For Boston, the luxury tax implications are actually pertinent, and the money gets a bit hairy. In swapping Myers for Price, plus the 2020 money sent from San Diego, Boston not only saves $20.5 million in actual money for this season, they will also save $28.2 million off the luxury tax - about $500k more than what Mookie Betts is projected to earn in arbitration this year. From 2020-2022, Boston would save a hefty $30.5 million paying Myers instead of Price (including the $10 million they’d send away, spread over 2021 and 2022 to Seattle), but they will shave a whopping $52.6 million off their luxury tax obligations in that time period - the $28.2 million in 2020, and then $17.2 million the following two seasons.

If your eyes glazed over through that explanation, I don’t blame you. Take it up with John Henry, who is dissatisfied with his title-contending roster. The point is this: Boston would be able to go into 2020 without “needing” to trade any of their core players, and could even use the short-term savings to sign a one-year deal for a veteran starter who could replicate Price’s declining production in the short-term. Myers can be a full-time 1B and be hidden defensively much more easily in Fenway’s outfield than PetCo. Boston can slot Michael Chavis at 2B full-time, unless Dustin Pedroia is exhumed successfully.

The Mariners, by the couple measurements I’ve used to check on these deals, get the rawest end of things. Losing Haniger hurts, and taking on Price at $32/$27/$27 will be a heavier commitment financially than any other deal in this proposal. But these cases are meant to highlight what Seattle is capable of considering the incredibly minimal financial commitments currently on hand. Price, for his part, is not exactly washed up, but he’s missed roughly a full season’s worth of games over the past three years, and turned 34 in August. His velocity hit a career low in 2019, and while he was solid when healthy, he is nowhere near the ace that made him one of the past decade’s best pitchers.
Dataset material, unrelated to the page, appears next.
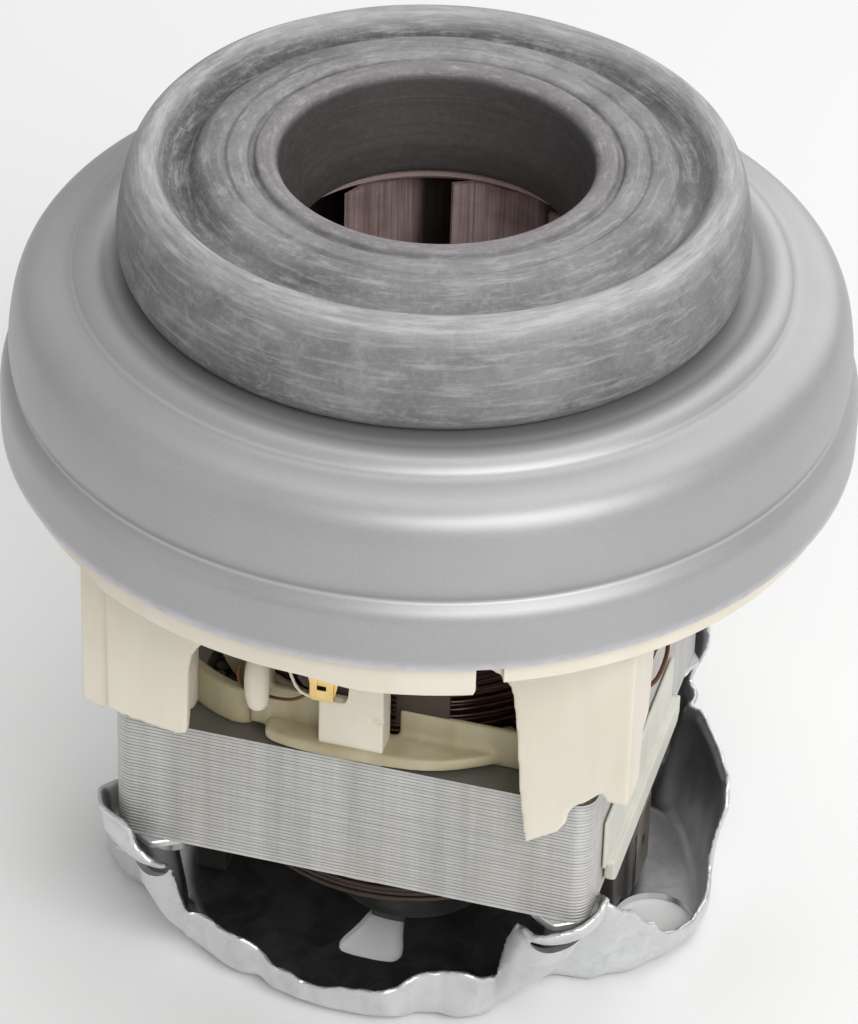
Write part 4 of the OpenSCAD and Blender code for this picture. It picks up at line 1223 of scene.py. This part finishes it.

If Seattle is willing to turn around and eat another share of the money, and Price is slightly resurgent, he could even be flipped at the deadline as an experienced playoff pitcher in a way Mike Leake could not, though that possibility shouldn’t be counted on.
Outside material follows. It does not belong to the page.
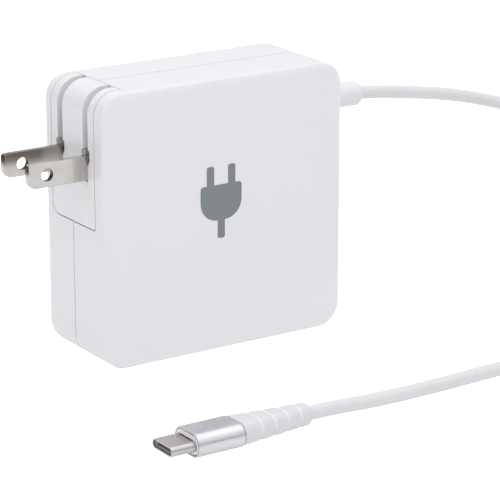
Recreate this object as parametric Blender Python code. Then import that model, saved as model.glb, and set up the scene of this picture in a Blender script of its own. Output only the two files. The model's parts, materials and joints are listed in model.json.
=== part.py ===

By taking Price on, helping jumpstart San Diego’s contention window and extending Boston’s, they can secure both depth and star potential that can easily be seen to arrive in 2021-22. Patiño is the jewel - a Top-50 prospect who turned heads at the Futures Game and Would likely start the season at AA. He’s not the Padres’ most coveted prospect, nor even their top pitching one, but he’s an extremely exciting player who also happens to require a 40-man spot. Beyond Patiño, the depth of San Diego’s system becomes apparent. Campusano was a 2017 2nd round pick who had concerns about his glove but took a step forward last year while mashing (albeit in the Cal League). Marcano is an intriguing middle infielder who held his own at Low-A and can bring some up the middle intrigue at an area of the system lacking much. I got eyes on Lawson at the Arizona Fall League and felt his motion was a bit rigid, but his size and command gives the Mariners pitching depth beyond the big-name arms. Baez has made his big league debut, but is clearly still a project, with the size to dominate if he can improve his consistency. Swapping him for Tuivailala offers San Diego dependability in exchange for volatility (good or bad). San Diego has to start making moves on several of these players, as they simply do not have enough roster spots to retain many of them otherwise.

The trickiest part of this deal, in my mind, is whether Seattle gets enough. Any of the deals I’ve proposed have strove to be based on a combination of legitimate fit, actually available/tradable players, and a modicum of possibility. A specific trade is, by nature, unlikely to happen, and a three-teamer all the less, considering the number of necessary moving pieces. But considering the relative lack of overlap between these three clubs - Vedder Cup notwithstanding - this is as plausible as I can swing it.